Lots of tadpoles enjoying the pondweed that I curse for the rest of the year

Only a short walk around Crail this afternoon after work. But it’s always worth it. A couple of chiffchaffs calling, singing and feeding very actively in the garden above the old boating pond. A male red-breasted merganser hauled out on the rocks, looking surprisingly dumpy as it preened. And a lesser black-backed gull with the more usual herring gulls bathing at the mouth of the Brandyburn. There will be lesser black backed gulls regularly there now until September.

Lesser black-backed gull at the Brandyburn today, back for the summer – one or two pairs nest on the rooftops of Crail, the rest on the May Island

Posted April 9, 2021 by wildcrail in Sightings

April 8th   Leave a comment

The temperature went up by 10 degrees today. The tadpoles in my pond were wriggling again. But we had a westerly gale making any kind of birding not very enjoyable. I tried to survey some corn buntings but they were keeping their heads down. When scanning the early season fields I can’t help but see hares. There are one or two in almost every field at the moment which is great to see. I have been seeing a bit of mad March hare action in the last few weeks with hares chasing and boxing at each other. I saw a pair mating yesterday. A speedy affair as you might imagine.

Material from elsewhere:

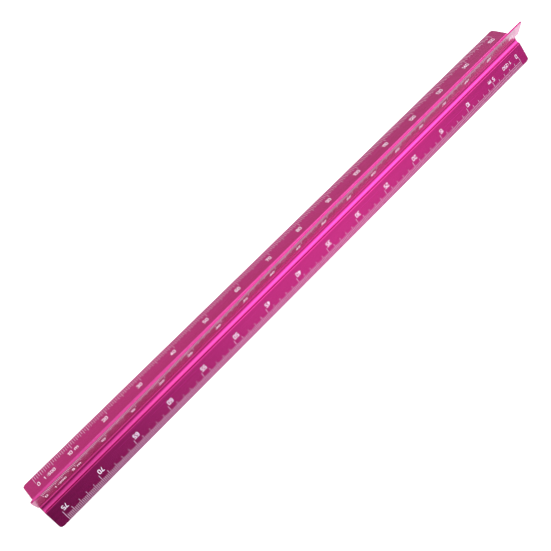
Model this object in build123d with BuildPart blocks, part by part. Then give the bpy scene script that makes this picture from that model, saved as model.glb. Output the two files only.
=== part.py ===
from build123d import *
from math import cos, radians, sin
import os

# Triangular scale ruler, 300 mm: a three-winged aluminium extrusion with six printed scales.
# The ruler lies along X on its two lower wings, the third wing standing up. Z = 0 is the surface it lies
# on, and the origin is below the middle of the ruler. Sizes are in millimetres.

# --- Extrusion -------------------------------------------------------------------------------------
ruler_length = 310.0
edge_span = 24.0  # straight across, from one wing's outer edge to the next wing's
edge_thickness = 0.8  # a wing's thickness at its outer edge
shoulder_thickness = 3.0  # a wing's thickness at the shoulder, where the groove begins
shoulder_distance = 3.9  # from the ruler's axis to a shoulder, along the wing
groove_radius = 2.7  # round groove between two wings
groove_distance = 3.8  # from the ruler's axis to a groove's centre
edge_rounding = 0.25  # on both corners of a wing's outer edge
shoulder_rounding = 0.4
corner_radius = 1.5  # at each end of a wing's outer edge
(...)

A brown hare yesterday at Old Barns doing what it does best

Posted April 8, 2021 by wildcrail in Sightings

March 6th   Leave a comment

So much for the early spring. There has been ice on my pond the last two mornings and cold near freezing winds since Sunday. My tadpoles have hatched and can’t be enjoying the weather. They seem none the worse for wear, which is more than can be said for many of the plants that were making an early start. It will be tough for the early migrant birds too, although there was a chiffchaff singing bravely at Kilminning this morning and another sandwich tern past Sauchope.

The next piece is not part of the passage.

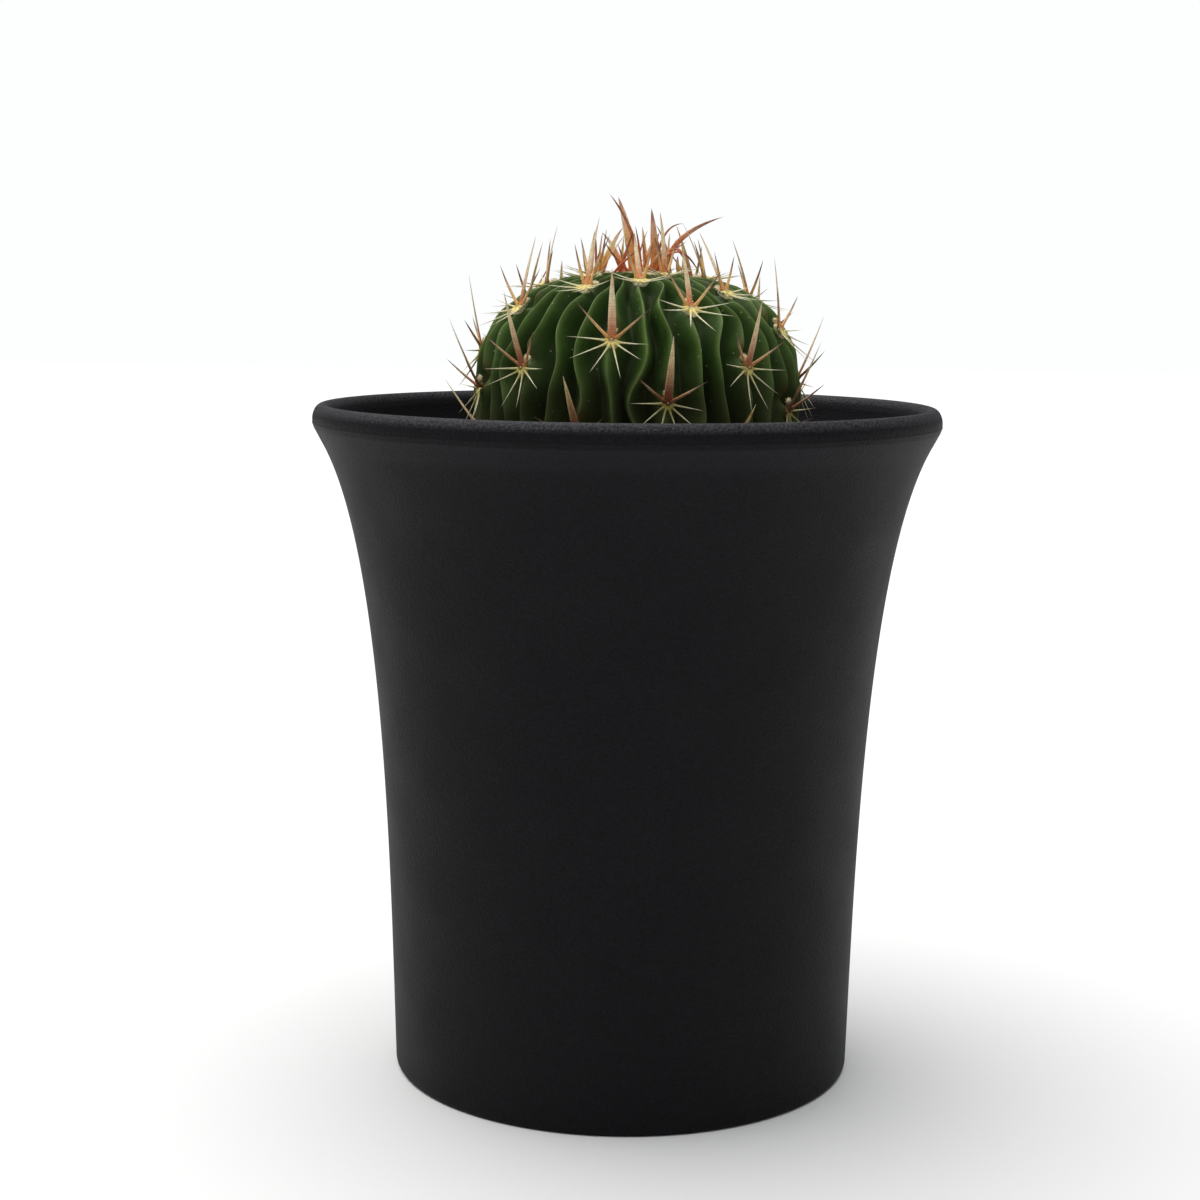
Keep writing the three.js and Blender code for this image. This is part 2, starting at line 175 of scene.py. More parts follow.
def pot_outline():
    """The closed section of the shell, from the centre drain out, up the wall and back inside."""
    wall = wall_outline(90)
    outside = wall[wall[:, 1] > FOOT_EDGE]
    bead = arc_outline(
        (RIM_RADIUS - BEAD_WIDTH / 2, POT_HEIGHT - BEAD_HEIGHT / 2),
        (BEAD_WIDTH / 2, BEAD_HEIGHT / 2),
        *BEAD_TURN,
        60,
    )
    from_seam = (bead[:, 1] - POT_HEIGHT + PARTING_DROP) / PARTING_WIDTH
    bead[:, 0] += PARTING_LINE * np.exp(-(from_seam**2)) * (bead[:, 0] > RIM_RADIUS - 1)
    inner = wall[::-1] - [WALL, 0]
    inner = inner[inner[:, 1] > FLOOR_TOP + FLOOR_FILLET + 0.2]
    corner_radius = np.interp(FLOOR_TOP, wall[:, 1], wall[:, 0]) - WALL
    fillet = arc_outline(
        (corner_radius - FLOOR_FILLET, FLOOR_TOP + FLOOR_FILLET),
        (FLOOR_FILLET, FLOOR_FILLET),
        0,
        -90,
        7,
    )
    foot_outer = arc_outline((FOOT_RADIUS - FOOT_EDGE, FOOT_EDGE), (FOOT_EDGE, FOOT_EDGE), -90, -5, 6)
    ring_inner = FOOT_RADIUS - FOOT_RING
    at_floor, at_table = RING_CHAMFERS
    ring = np.array(
        [
            [ring_inner - at_floor, FLOOR_RISE],
            [ring_inner, FLOOR_RISE - at_floor],
            [ring_inner, at_table],
            [ring_inner + at_table, 0],
        ]
    )
    flat = np.array([CENTRE_DRAIN_RADIUS, DRAIN_CIRCLE / 2, ring_inner - FLAT_FLOOR_MARGIN])
    floor_under = np.column_stack([flat, np.full(3, FLOOR_RISE)])
    floor_over = np.column_stack([flat[::-1], np.full(3, FLOOR_TOP)])
    return np.vstack([floor_under, ring, foot_outer, outside, bead, inner, fillet, floor_over])


def ring_faces(rings, around, closed_section):
    """Quads between rings of vertices numbered ring by ring, each ring closed on itself."""
    ring = np.arange(rings if closed_section else rings - 1)[:, None]
    step = np.arange(around)[None, :]
    after = (step + 1) % around
    above = (ring + 1) % rings
    corners = [ring * around + step, ring * around + after, above * around + after, above * around + step]
    return np.stack(np.broadcast_arrays(*corners), axis=-1).reshape(-1, 4)


def revolved(outline, around):
    """Each [radius, height] row carried once round the Z axis, as vertices ring by ring."""
    angle = np.linspace(0, 2 * np.pi, around, endpoint=False)
    radius = outline[:, :1]
    height = np.broadcast_to(outline[:, 1:], (len(outline), around))
    return np.stack([radius * np.cos(angle), radius * np.sin(angle), height], axis=-1).reshape(-1, 3)


def facing_out(piece):
    """Turns every face of a closed mesh outwards."""
    shell = bmesh.new()
    shell.from_mesh(piece.data)
    bmesh.ops.recalc_face_normals(shell, faces=shell.faces)
    shell.to_mesh(piece.data)
    shell.free()


def noise_node(tree, scale, detail=4.0, roughness=0.5, vector=None):
    """A noise texture in the object's own coordinates, scale in features per metre."""
    noise = tree.nodes.new("ShaderNodeTexNoise")
    noise.inputs["Scale"].default_value = scale
    noise.inputs["Detail"].default_value = detail
    noise.inputs["Roughness"].default_value = roughness
    if vector is None:
        vector = tree.nodes.new("ShaderNodeTexCoord").outputs["Object"]
    tree.links.new(vector, noise.inputs["Vector"])
    return noise.outputs["Fac"]


def ramp_node(tree, value, stops):
    """A colour ramp over a value, from stops of (place, (red, green, blue))."""
    ramp = tree.nodes.new("ShaderNodeValToRGB")
    elements = ramp.color_ramp.elements
    while len(elements) < len(stops):
        elements.new(0.5)
    for element, (place, colour) in zip(elements, stops):
        element.position = place
        element.color = (*colour, 1)
    tree.links.new(value, ramp.inputs["Fac"])
    return ramp.outputs["Color"]


def stored_node(tree, name):
    """A number that the mesh stores under a name."""
    stored = tree.nodes.new("ShaderNodeAttribute")
    stored.attribute_name = name
    return stored.outputs["Fac"]


def range_node(tree, value, from_range=(0.0, 1.0), to_range=(0.0, 1.0)):
    """A value carried from one range to another and held at its ends."""
    carried = tree.nodes.new("ShaderNodeMapRange")
    carried.inputs["From Min"].default_value, carried.inputs["From Max"].default_value = from_range
    carried.inputs["To Min"].default_value, carried.inputs["To Max"].default_value = to_range
    tree.links.new(value, carried.inputs["Value"])
    return carried.outputs["Result"]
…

The chiffchaff singing at Kilminning this morning – fairly well puffed out against the cold, but happy enough to be back

Posted April 6, 2021 by wildcrail in Sightings

April 3rd   Leave a comment

There were more sand martins in today. I saw a pair at Balcomie and then later a pair at Roome Bay, zipping around their occasional nesting holes there as if very keen to get started. Breeding at Roome Bay is a hit and miss affair – I think it happened successfully last year. They probably need a dry spring so that the pipes they nest in are not dripping with water. It has dried up these last two weeks following the pattern of the last few springs. If that is the case we can look forward to dry, sunny weather until June. I had my first blackcap of the year at the Patch. In a mist net, which is handy when they are not singing. There were two male blackcaps caught and ringed at the patch this morning but I didn’t hear any song at all. It might be the cold night last night. None of the corn buntings were singing this morning until about 10:30, and then only a few. Blackcaps, like chiffchaffs are occasional winter residents in Crail so its hard to pin down early arrival dates. But assuming that today’s birds were migrants (and again there was a wave of blackcap sightings in Fife today and yesterday) then these are early birds. I usually expect blackcaps to arrive in the second or third week in April. Today’s blackcaps equal my earliest spring migrant blackcaps on the 3rd April 2016. The early spring continues.

Blackcap(JA)

Posted April 3, 2021 by wildcrail in Sightings

April 2nd   Leave a comment

As I walked down Kingsbarn’s High Street this morning on my way to see if the corn buntings flocks were still there, I heard some crows making a fuss. I looked up and there was a red kite, circling over the village at barely more than treetop height. Only my second ever record, with last being a pair near Crail on June 9th 2019. Considering how widespread as a breeding bird red kites now are, it is surprising that we record so few in Fife. It does seem to be finally increasing in the county, with a handful of records already this year. The East Neuk is a perfect place for kites to breed and it can only be a matter of time before they become a Crail area resident, rather than the glamorous rarity that they are now. The kite this morning circled over Kingsbarns a bit before heading towards Cambo and Fife Ness.

Red kite over Kingsbarns this morning

I had my first barn swallows this afternoon. Two at Lower Kilminning. A lot of swallows were reported today all over Fife. The 2nd April is my second earliest arrival date (the earliest being the 29th March in 2012): the average arrival date since 2006 is the 12th of April.

Barn swallow (JA)

There are still spectacular numbers of twite at Boghall Farm, next to the beach. I counted a minimum of 90 perched together on a wire fence but there may be up to 150. There were several flocks at various times, including one of 40 just sitting on the red sands of the beach. They are very tame, and I could approach the flock on the fence to twenty meters. To see them just follow the coastal path from Kingsbarns beach carpark towards St Andrews for 1.5 km. They are in the fields by the derelict caravan.

Twite at Boghall today

Posted April 2, 2021 by wildcrail in Sightings

April 1st   Leave a comment

Another harbour seal today! My daughter phoned to tell me she had found a “baby seal” on harbour beach this morning. After the injured one at Balcomie on March 29th, I thought it must have just relocated. But no, a different individual, lacking the wound on its head, although otherwise the same general size and appearance. Again, a seal born last year, about a meter long. It was right at the top of the far end of the beach at the harbour. I suspect it had swum onto the sand this morning on the high tide, hauled out and had a sleep in the early morning sun. When it woke up it found the sea just a bit far out, so it was waiting out the day, snoozing, for the tide to return to it. It looked happy enough although there is always the issue of dogs and stranded seals. But it was attracting a bit of attention from people on the beach, so the word was being passed to be careful as newcomers arrived.